Не проясняется ли так обстоятельство, когда человек уже готов сжечь самого себя, весьма примечательная установка нашей молодежи? Поскольку в ней этот процесс проходит наиболее бурно, она остается очень беззащитной, очень изолированной. Вот почему так примечательно, что она не находит себе места в городах в точном смысле слова и вынуждена искать крова в домах, построенных родителями перед войной. Так же обстоит дело в разных профессиях, в научных дисциплинах, в политике, в морали, — молодежи не хватает стен, твердой скорлупы, и она вынуждена ютиться в наличном лишь в качестве поднанимателя.

Так, возникает образ воинов, располагающихся бивуаком в комнатах обывателей, или образ взрывчатых веществ, хранящихся на полках розничных лавок. Образуются в высшей степени странные явления, например мистики, пользующиеся специальной научной терминологией XIX века, революционеры внутри консервативных партий, анархисты, действующие, по всей видимости, в области астрофизики или атомной науки.

В сумме этих процессов вырисовывается тайная математика последней войны: больше всего, кажется, выиграл тот, кто больше всего проиграл. Люди и вещи этого времени рвутся к точке магического нуля. Проходить его — значит обрекать себя пламени новой жизни; пройти его — значит стать частью пламени.

Париж

Поистине немало времени прошло после войны, когда я снова переступил, на этот раз перелетел, французскую границу, чтобы осуществить нечто, давно ощущаемое мною как упущение, а именно увидеть Париж.

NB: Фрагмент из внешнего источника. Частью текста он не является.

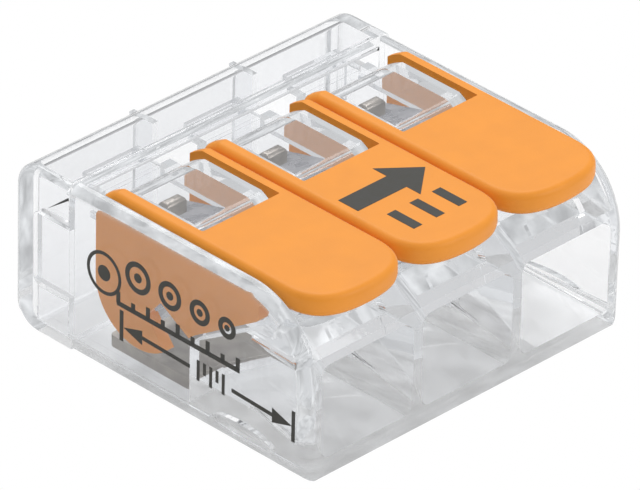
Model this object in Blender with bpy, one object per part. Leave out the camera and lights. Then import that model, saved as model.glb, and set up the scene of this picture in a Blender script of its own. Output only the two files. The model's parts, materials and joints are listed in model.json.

Во время полета я сделал наблюдение, что простой пассажир путешествует с большей непосредственностью, чем тот, кто однажды давал себе труд укрощать одну из этих стальных птиц — пусть, в общем, неумело, как мой очень педантичный наставник, едва в двадцать лет уже сбивший тридцать своих противников и считавший обладание голубым с золотом крестом за лучшее подтверждение своей технической квалификации. Так что я в моем мягком кресле все-таки вынужден был чувствовать себя авгуром, знающим, что такие процессы, как взлет и приземление, пока еще не просто автоматические действия, но зависят от тонкостей темперамента, и потому склонным в подчеркнутой роскоши кабины распознавать лишь изысканную видимость безопасности, а не самую безопасность. Напротив, мой единственный сосед, промышленник со своими завтраками и чтением документов, сам собой разумелся в завидной очевидности и тем более давал мне повод уловить ту или иную особенность моей любимой области: современная цивилизация как запутанное сновидение.